This morning, wiping sleep out of my eyes after a very restless night, I reluctantly got up. I clumsily made my way into the shower in hopes of waking up. While the water was refreshing, it didn’t make me any less sleepy. How on earth did I ever get up for 0430 PT runs? Oh, that’s right, I was but a young(er) lass then.
I made sure to be up no later than 0630 giving myself at least an hour to shower, dress and eat (and again wake up) before getting on the road. My journey was but a mere 29 miles from my home, still in a region I’ve not yet navigated. Darn, luxury vehicle of a minivan. Why didn’t you come equipped with a GPS?
So, as I’d rather be on time (you know, at least 15 minutes early) then running in disheveled—trying to present the opposite image—I left an hour an a half early. One tenet of Marine Corps doctrine is that, “Being on time is being late. You should be at least 15 minutes early to everything”, (Brent D. “The Ominous Comma”, Nov. 9, 2007).
At home, I pull on this (what I think looks like) silk, blue suit. Yes, I’ve come such a long way with blasts of color in my wardrobe (at least it’s not wool or gabardine). It does seem a bit formal and corporate; but hey, if it lands me the job, right? It’s been my power suit for about 5 years now. Funny, how for the most of those years I’ve been wiping faces and butts at my house. I guess the suit has lost its pizazz, but I digress.
My husband, be still my heart, barely let me out the door. He alleges that a woman in a suit (aka me) makes him gaga. I truly think he just didn’t want to be left alone with the little ruffians for the morning. Still, he can stroke my ego with flattery and well…I won’t tell you anymore. ;)
Getting to the good stuff: Yes, today, I had an interview. Yes, folks a real big girl type job in the civilian world. I’ve had some of those. Details about them decorate this piece of paper called my resume. Sometimes I get saucy and call it my curriculum vitae. Still, that’s usually only commonplace in academic or scholarly settings, so I missed the mark with that one when some cross-eyed interviewees asked “A what?” in the past. Note to self: Don’t try to sound smart. Just look smart. Wear the blue suit.
I drive down the highway….lah de dah….no screaming kids. A gal can get used to this. I arrive at my destination 45 minutes early. It was a piece of cake to get to and there was parking on site—for free! Bonus! So, I check my lipstick. Reapply. Read my resume. Scoff at the guy who parks next to me and bumps the van with his car door. Reread the job description. Wished I had brought a snack. Do I need more lipstick? No, that would be overkill. (I have a lipstick addiction).
Alright, it’s now about 20 minutes ‘til. That’s sufficient. I grab my briefcase and adjust my suit, walking across the pavement in my blue suit. I feel so….so….Woman Hear Me Roar.

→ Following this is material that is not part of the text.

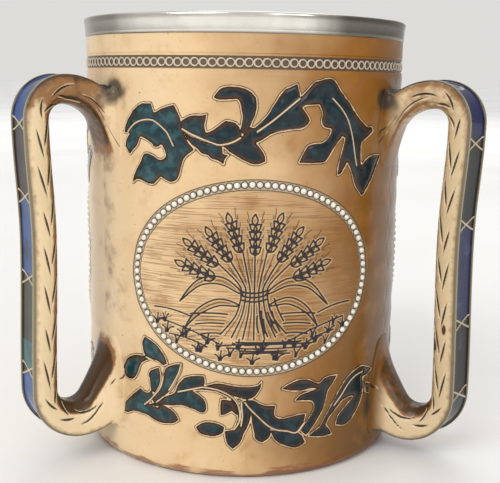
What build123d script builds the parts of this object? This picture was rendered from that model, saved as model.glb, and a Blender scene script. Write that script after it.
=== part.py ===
from build123d import *
import os
from math import cos, degrees, radians, sin, tan

# Three-handled stoneware loving cup with a silver rim. Sizes are in millimetres.
# +Z is up, the origin lies on the cup's axis in the plane that it stands on,
# and -Y faces the panel between the left and the right handle.

# Thrown body
cup_height = 160.0
cup_radius = 60.7
wall = 5.5
floor_thickness = 7.0
inside_corner = 9.0
foot_round = 3.4
foot_ring_width = 8.0
foot_recess = 1.8

# Turned band that holds the stamped chain, measured down from the top of the rim
chain_drop = 13.6
chain_width = 4.9
chain_depth = 0.35

# Silver rim and the plaster that beds it on the lip
rim_height = 6.8
rim_flare = 0.5
rim_overhang = 0.2
rim_metal = 0.6
rim_bevel = 0.7
bedding = 0.4

# Handles: a strap bent over two arches, flared into a root on the body at each end.
# Reaches are measured out from the body, and the upper arch down from the rim.
handle_count = 3
strap_width = 14.0
strap_depth = 10.2
strap_back_bevel = 2.4
channel_width = 10.0
channel_depth = 0.7
upper_reach = 31.3
upper_arch_drop = 20.5
upper_arch_radius = 15.2
waist_reach = 29.5
waist_height = 82.0
lower_reach = 30.7
lower_arch_foot = 7.6
lower_arch_radius = 19.2
instep_rise = 12.6
instep_radius = 6.0
root_width = 21.0
root_flare = 13.5
root_burial = 5.0
root_spread = 1.25
upper_root_fall = 15.0
upper_throat_radius = 14.0
upper_throat_slope = 75.0
lower_root_rise = 12.4
instep_slope = 60.0
sag_left = -2.0
sag_right = 2.0
sag_back = 0.0

# Raised beads round the oval panel between each pair of handles
oval_height = 72.0
oval_half_width = 43.8
oval_half_height = 32.3
bead_pitch = 2.57
bead_radius = 1.0
bead_rise = 0.8
bead_sides = 6
bead_taper = 24.0

# Sizes that follow from the ones above
cup_inside = cup_radius - wall
foot_radius = cup_radius - foot_round
rim_seat = cup_height - rim_height
chain_top = cup_height - chain_drop
chain_foot = chain_top - chain_width
floor_height = foot_recess + floor_thickness
handle_step = 360.0 / handle_count


def radial(azimuth):
    """Unit vector out of the axis; azimuth 0 faces -Y and grows towards +X."""
    return Vector(sin(radians(azimuth)), -cos(radians(azimuth)), 0)


def rim_outline(inset):
    """Corners of the rim's cross-section, drawn in by inset from its outer skin."""
    return [
        (cup_inside + inset, rim_seat),
        (cup_inside + inset, cup_height - inset),
        (cup_radius + rim_overhang + rim_flare - inset, cup_height - inset),
        (cup_radius + rim_overhang - inset, rim_seat),
    ]


def quarter_bevel(centre, radius, first_angle, last_angle):
    """Points of a quarter round about centre (reach, height), turned as two bevels."""
    middle_angle = (first_angle + last_angle) / 2
    return [
        (centre[0] + radius * cos(radians(angle)), centre[1] + radius * sin(radians(angle)))
        for angle in (first_angle, middle_angle, last_angle)
    ]


# Body: one turned profile, its lip thinned on both sides to go inside the silver
with BuildPart() as body:
    with BuildSketch(Plane.XZ):
        with BuildLine():
            Polyline(
                (0, foot_recess),
                (foot_radius - foot_ring_width - foot_recess, foot_recess),
                (foot_radius - foot_ring_width, 0),
                *quarter_bevel((foot_radius, foot_round), foot_round, -90, 0),
                (cup_radius, chain_foot),
                (cup_radius - chain_depth, chain_foot + chain_depth),
                (cup_radius - chain_depth, chain_top - chain_depth),
                (cup_radius, chain_top),
                (cup_radius, rim_seat),
                (cup_inside, rim_seat),
                *quarter_bevel(
                    (cup_inside - inside_corner, floor_height + inside_corner),
                    inside_corner,
                    0,
                    -90,
                ),
                (0, floor_height),
                (0, foot_recess),
            )
        make_face()
        with BuildLine():
            Polyline(*rim_outline(rim_metal + bedding), close=True)
        make_face()
    revolve(axis=Axis.Z)


# Silver rim: sheet metal turned over the lip, with its two top edges eased
with BuildPart() as silver_rim:
    with BuildSketch(Plane.XZ) as rim_section:
        with BuildLine():
            Polyline(*rim_outline(0), close=True)
        make_face()
        chamfer(rim_section.vertices().group_by(Axis.Y)[-1], rim_bevel)
        with BuildLine():
            Polyline(*rim_outline(rim_metal), close=True)
        make_face(mode=Mode.SUBTRACT)
    revolve(axis=Axis.Z)


# Plaster bedding that fills the gap between silver and lip
with BuildPart() as rim_cement:
    with BuildSketch(Plane.XZ):
        with BuildLine():
            Polyline(*rim_outline(rim_metal), close=True)
        make_face()
        with BuildLine():
            Polyline(*rim_outline(rim_metal + bedding), close=True)
        make_face(mode=Mode.SUBTRACT)
    revolve(axis=Axis.Z)


# Heights and reaches of a handle seen from the side, shared by both its edges
buried = cup_radius - root_burial
upper = cup_radius + upper_reach
waist = cup_radius + waist_reach
lower = cup_radius + lower_reach
crown = upper - upper_arch_radius
crown_top = cup_height - upper_arch_drop
crown_base = crown_top - upper_arch_radius
sole = lower - lower_arch_radius
outward, downward, inward = (1, 0), (0, -1), (-1, 0)


def bow(start, end):
    """Two arcs that leave start and reach end upright, with a slight bend between."""
    middle = ((start[0] + end[0]) / 2, (start[1] + end[1]) / 2)
    first = TangentArc(start, middle, tangent=downward)
    TangentArc(middle, end, tangent=first % 1)


def front_edge(sag, inset=0.0):
    """Outer edge of the strap from the upper to the lower root, drawn in by inset."""
    sole_foot = lower_arch_foot - sag
    hip = sole_foot + lower_arch_radius
    top, foot = crown_top - inset, sole_foot + inset
    run = crown - buried
    with BuildLine() as edge:
        RadiusArc(
            (buried, top - upper_root_fall),
            (crown, top),
            (run**2 + upper_root_fall**2) / (2 * upper_root_fall),
        )
        TangentArc((crown, top), (upper - inset, crown_base), tangent=outward)
        bow((upper - inset, crown_base), (waist - inset, waist_height))
        bow((waist - inset, waist_height), (lower - inset, hip))
        TangentArc((lower - inset, hip), (sole, foot), tangent=downward)
        TangentArc((sole, foot), (buried, foot + lower_root_rise), tangent=inward)
    return edge.wire()


def back_edge(sag):
    """Inner edge of the strap from the upper to the lower root, round the hand's gap.

    Inside the roots it spreads from its slope at the skin towards the upright.
    """
    instep = lower_arch_foot - sag + instep_rise
    heel = instep + instep_radius
    upper_back, waist_back, lower_back = (
        reach - strap_depth for reach in (upper, waist, lower)
    )
    throat_top = crown_top - strap_depth
    fall, rise = radians(upper_throat_slope), radians(instep_slope)
    throat = (
        crown - upper_throat_radius * sin(fall),
        throat_top - upper_throat_radius * (1 - cos(fall)),
    )
    ankle = (
        lower_back - instep_radius * (1 + sin(rise)),
        instep + instep_radius * (1 - cos(rise)),
    )
    upper_end = throat[1] - (throat[0] - buried) * tan(fall) * root_spread
    lower_end = ankle[1] + (ankle[0] - buried) * tan(rise) * root_spread
    with BuildLine() as edge:
        TangentArc(throat, (buried, upper_end), tangent=(-cos(fall), -sin(fall)))
        RadiusArc(throat, (crown, throat_top), upper_throat_radius)
        TangentArc((crown, throat_top), (upper_back, crown_base), tangent=outward)
        bow((upper_back, crown_base), (waist_back, waist_height))
        bow((waist_back, waist_height), (lower_back, heel))
        RadiusArc((lower_back, heel), (lower_back - instep_radius, instep), instep_radius)
        RadiusArc((lower_back - instep_radius, instep), ankle, instep_radius)
        TangentArc(ankle, (buried, lower_end), tangent=(-cos(rise), sin(rise)))
    return edge.wire()


def make_handle(azimuth, sag):
    """A bent strap at this azimuth, its lower arch hanging sag below the mean."""
    out = radial(azimuth)
    side = Plane(origin=(0, 0, 0), x_dir=out, z_dir=out.cross(Vector(0, 0, 1)))
    plan = Plane(origin=(0, 0, 0), x_dir=out, z_dir=(0, 0, 1))
    front, back = front_edge(sag), back_edge(sag)
    root_ends = back.vertices().group_by(Axis.X)[0].sort_by(Axis.Y)
    channel_bed = front_edge(sag, channel_depth)
    beyond_root = buried - 1.0
    beyond_strap = upper + strap_depth
    with BuildPart() as handle:
        with BuildSketch(side.offset(-root_width / 2)):
            with BuildLine():
                add(front)
                add(back)
                Line(front @ 0, root_ends[-1].center())
                Line(front @ 1, root_ends[0].center())
            make_face()
        extrude(amount=root_width)
        with BuildSketch(plan):
            with BuildLine():
                flare = TangentArc(
                    (cup_radius + root_flare, strap_width / 2),
                    (beyond_root, root_width / 2),
                    tangent=inward,
                )
                Polyline(
                    flare @ 1,
                    (beyond_root, 0),
                    (beyond_strap, 0),
                    (beyond_strap, strap_width / 2),
                    flare @ 0,
                )
            make_face()
            mirror(about=Plane.XZ)
        extrude(amount=cup_height, mode=Mode.INTERSECT)

        Cylinder(
            cup_radius,
            cup_height,
            align=(Align.CENTER, Align.CENTER, Align.MIN),
            mode=Mode.SUBTRACT,
        )

        front_path = side.from_local_coords(front)
        rails = handle.edges().filter_by(
            lambda rail: abs((rail @ 0.5).dot(side.z_dir)) > strap_width * 0.45
            and rail.distance_to(front_path) > strap_width / 2 + strap_depth / 4
        )
        chamfer(rails.filter_by(GeomType.LINE, reverse=True), strap_back_bevel)

        with BuildSketch(side.offset(-channel_width / 2)):
            with BuildLine():
                add(channel_bed)
                Polyline(
                    channel_bed @ 1,
                    (buried, -strap_depth),
                    (beyond_strap, -strap_depth),
                    (beyond_strap, cup_height),
                    (buried, cup_height),
                    channel_bed @ 0,
                )
            make_face()
        extrude(amount=channel_width, mode=Mode.SUBTRACT)
    return handle


def bead_places(azimuth):
    """Planes on the body's skin, evenly spaced round the oval at this azimuth."""
    oval = Edge.make_ellipse(oval_half_width, oval_half_height)
    bead_count = round(oval.length / bead_pitch)
    places = []
    for bead in range(bead_count):
        spot = oval @ (bead / bead_count)
        out = radial(azimuth + degrees(spot.X / cup_radius))
        places.append(
            Plane(origin=out * cup_radius + Vector(0, 0, oval_height + spot.Y), z_dir=out)
        )
    return places


def make_bead_oval(azimuth):
    """All the beads round one panel, each a separate domed dot of slip."""
    with BuildPart() as oval:
        for place in bead_places(azimuth):
            with BuildSketch(place):
                RegularPolygon(bead_radius, bead_sides)
        extrude(amount=bead_rise, taper=bead_taper)
    return oval


pieces = {
    "body": body,
    "silver_rim": silver_rim,
    "rim_cement": rim_cement,
    "handle_left": make_handle(-handle_step / 2, sag_left),
    "handle_right": make_handle(handle_step / 2, sag_right),
    "handle_back": make_handle(handle_step * 3 / 2, sag_back),
    "bead_oval_front": make_bead_oval(0),
    "bead_oval_right": make_bead_oval(handle_step),
    "bead_oval_left": make_bead_oval(-handle_step),
}
os.makedirs("parts", exist_ok=True)
for node, piece in pieces.items():
    piece.part.label = node
    export_step(piece.part, f"parts/{node}.step")
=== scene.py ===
import math

import bpy
import numpy as np
from mathutils import Matrix, Vector


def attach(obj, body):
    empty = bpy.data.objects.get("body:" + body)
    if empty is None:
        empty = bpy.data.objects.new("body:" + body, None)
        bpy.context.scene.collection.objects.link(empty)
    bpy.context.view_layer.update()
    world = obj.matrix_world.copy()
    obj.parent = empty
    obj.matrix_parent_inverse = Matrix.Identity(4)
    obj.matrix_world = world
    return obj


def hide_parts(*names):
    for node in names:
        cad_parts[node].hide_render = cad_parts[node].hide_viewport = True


# Looks of a three-handled stoneware loving cup with a silver rim.
# Sizes below are in millimetres, and MM turns them into Blender's metres.
# A panel is the third of the wall between two handles. A place on it is written as
# (degrees from the panel's middle, height), and on its oval as (across, up) in mm.

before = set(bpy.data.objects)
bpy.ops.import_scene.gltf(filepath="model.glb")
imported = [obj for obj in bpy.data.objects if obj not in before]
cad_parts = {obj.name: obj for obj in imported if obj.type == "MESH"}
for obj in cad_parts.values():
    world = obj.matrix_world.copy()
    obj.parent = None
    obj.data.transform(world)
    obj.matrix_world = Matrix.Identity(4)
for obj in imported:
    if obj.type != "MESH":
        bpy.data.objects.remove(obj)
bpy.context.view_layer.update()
MM = 0.001
FAR = 4.0

bl_info = {
    "name": "Stoneware loving cup",
    "version": (1, 0, 0),
    "blender": (4, 5, 0),
    "location": "View3D > Sidebar > Loving cup",
    "description": "Models and glazes a three-handled stoneware loving cup",
    "category": "Object",
}

CHAIN_FOOT = 141.5
CHAIN_TOP = 146.4
WALL_FOOT = 3.4
OVAL_FOOT = 38.5
OVAL_TOP = 105.5
BEADS = 94
LINKS = 127
PITCH = 13.6
ROOT_EASE = 4.2

# Strokes of ground beside the sheaf in the oval: left, low, right, high
GROUND_LINES = (
    (-36, -11.5, -22, -13.5),
    (-34, -15.5, -12, -22.5),
    (-13, -23.5, 14, -23.0),
    (12, -22.0, 34, -15.0),
    (23, -12.5, 37, -10.0),
    (-30, -20.5, -16, -24.0),
    (17, -24.0, 30, -19.5),
)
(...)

The interview process kicks off a tad slow. The interviewer is a lovely woman, petite, polished and kindly. She is a social worker and speaks much more cautiously than my punctuated excitedness. I decide if I am to work here, I need to tone down a bit. I am so accustomed to deadlines and stress that the calm atmosphere is going to have to grow on me. After a score of questions, I dazzle her with some psychology knowledge even reference the DSM-IV. Not surprisingly, I would require some additional training because the position calls for experience in an area vastly different than what I’ve been working in for the past 12 years. It could work though. I learn real well—people tell me that. They do. I don’t just play smart on t.v. Oh, and in case you are wondering, a Masters degree (in anything) doesn’t impress people someone with a MSW or a PhD. (that was a joke, you can laugh)
Here’s the kicker: The position is a union contract. Hmph. It’s a lower pay bracket than what I’ve earned in the most recent past so that could be a deal breaker too. Still, social services don’t yield high wages, and I wasn’t shocked. It would be glorious if she said, You’ll be making $200K a year, but I live in the real world. At least most of the time.
You may be wondering if I’ve made a decision. I haven’t. I have to crunch some numbers and I’m still interviewing and applying elsewhere. I don't know if I will actually go back to work right now. I enjoy searching for the perfect job (if there is such a thing). I love the prep that goes into the interview process (weird, I know). And, part of me feels I need to justify the pretty diplomas that I owe a lot of money for.
Of course, part of me wants to continue doing the stay-at-home mommy thing where I get to eat Bon Bons and watch soaps all day. Still, the power suit beckons me. It urges me to get up at zero-dark-thirty to wash my hair and slather on makeup so that I can trudge off to a Monday morning meeting.
What’s that saying? The office/house is always greener on the other side?